Scientific classification
- Domain: Bacteria
- Kingdom: Pseudomonadati
- Phylum: Bacteroidota
- Class: Bacteroidia
- Order: Bacteroidales
- Family: Prevotellaceae
- Genus: Prevotella
- Species: P. copri
- Binomial name: Prevotella copri Hayashi et al. 2007
- Synonyms: Segatella copri

= Prevotella copri =

- Genus: Prevotella
- Species: copri
- Authority: Hayashi et al. 2007
- Synonyms: Segatella copri

Species of bacterium

Prevotella copri, also Segatella copri, is an anaerobe, Gram-negative, rod-shaped bacterium. The species is a prominent bacterium of the human oral and intestinal microbiota of non-Westernized populations and was first isolated from human faeces in 2007 by Hayashi et al.

P. copri has been associated with both beneficial and detrimental effects on human health and has therefore been the subject of intense research, which focusses on identifying which microbial features define beneficial and pathogenic host interactions. P. copri is prevalent in people with plant-rich diets and is thus associated with a healthy lifestyle. It has been suggested that the bacterium might regulate host immune responses via lectin-glycan interactions.

P. copri is capable of producing bioactive amines, including phenylethylamine, tyramine, tryptamine, and ornithine.

== Structure ==
P. copri cells are anaerobic and non-spore forming. Their optimum growth temperature is 37°C. The bacterium's most significant metabolic end products are succinic and acetic acids.
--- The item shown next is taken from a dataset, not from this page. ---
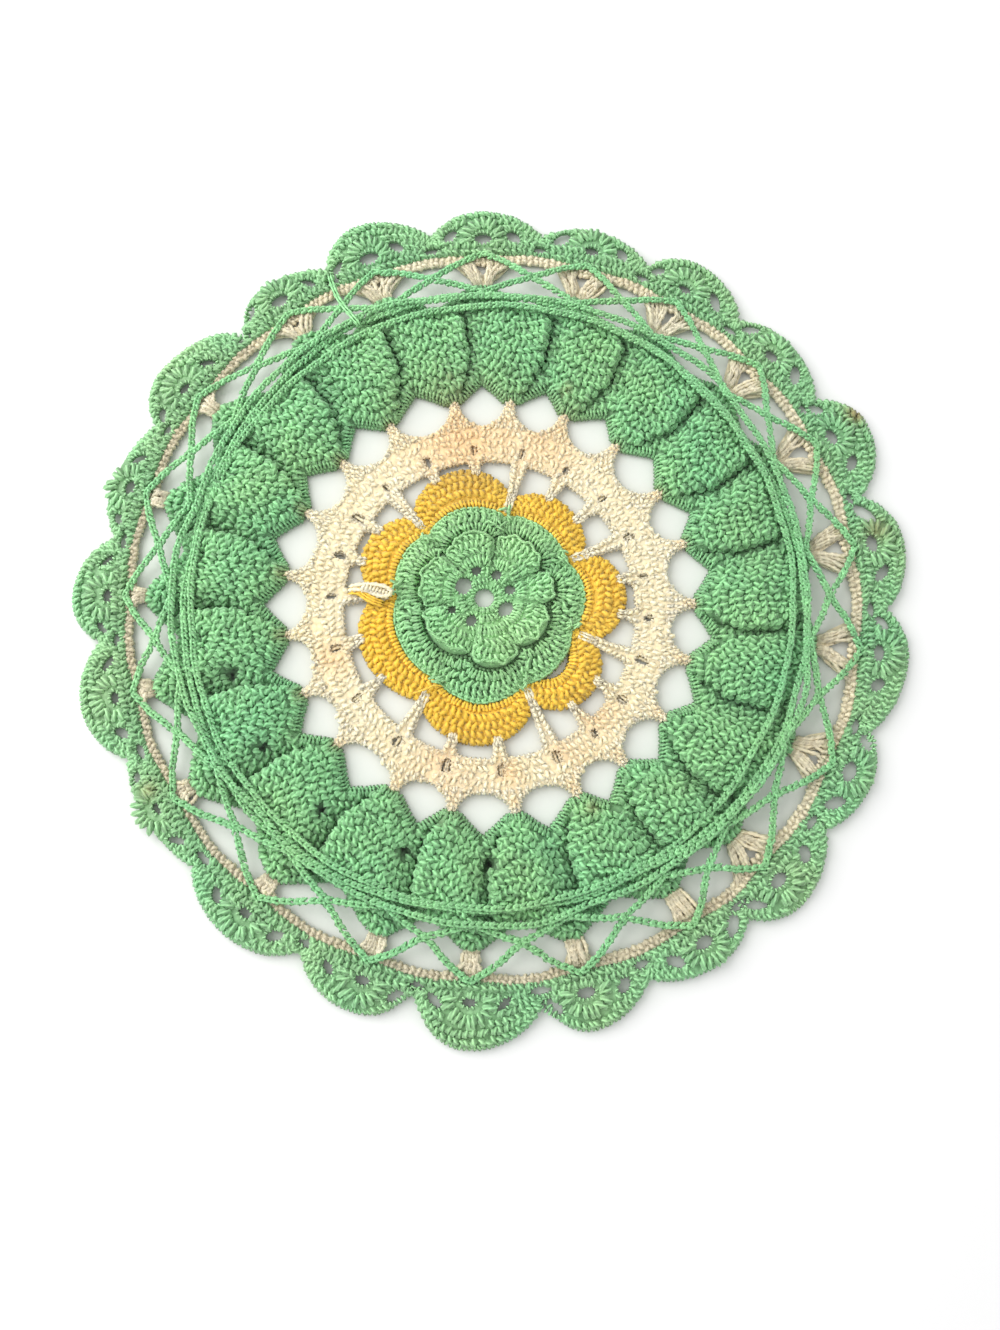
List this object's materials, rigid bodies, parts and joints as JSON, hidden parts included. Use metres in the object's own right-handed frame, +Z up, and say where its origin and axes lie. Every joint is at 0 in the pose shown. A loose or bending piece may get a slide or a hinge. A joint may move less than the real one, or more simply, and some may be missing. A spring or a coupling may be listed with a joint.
{
  "type": "crocheted lace doily",
  "caption": "Round crocheted doily in green, yellow and ecru cotton: petals, lace, puffed leaves, a scalloped edge and a drawn chain net on its face.",
  "frame": {"origin": "middle of the doily's box in plan, on the surface that it lies on", "axes": "+Z up out of the face, +Y towards the top of the doily as pictured, +X to its right"},
  "size_m": [0.235, 0.2422, 0.0066],
  "materials": {
    "green_cotton": "matt mercerised crochet cotton, soft green",
    "yellow_cotton": "matt mercerised crochet cotton, golden yellow",
    "ecru_cotton": "matt crochet cotton, ecru, unevenly aged"
  },
  "bodies": {
    "root": {"rosette": "green_cotton", "petal_round": "yellow_cotton", "lace_round": "ecru_cotton", "leaf_round": "green_cotton", "fan_band": "ecru_cotton", "scallop_border": "green_cotton", "chain_net": "green_cotton"}
  },
  "joints": []
}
The species has an incubation period of 2-3 days and it can grow and thrive using pectin as a carbon source. P. copri is associated with a fiber-rich diet and cannot grow on starch and animal glycans; it is unable to utilize predominant meat and starch polysaccharides.

== Pathology ==
Decreased abundance of P. copri has also been linked to Western diets and conditions like Parkinson's disease. Increased P. copri abundance, on the other hand, has been linked to systemic inflammatory pathologies/diseases, like type 2 diabetes, non-alcoholic fatty liver disease, obesity, and rheumatoid arthritis (RA). Newly diagnosed RA patients have microbiota with an increased abundance of P. copri and an increased immune response (systemic antibodies and T-cell responses) against P. copri antigens.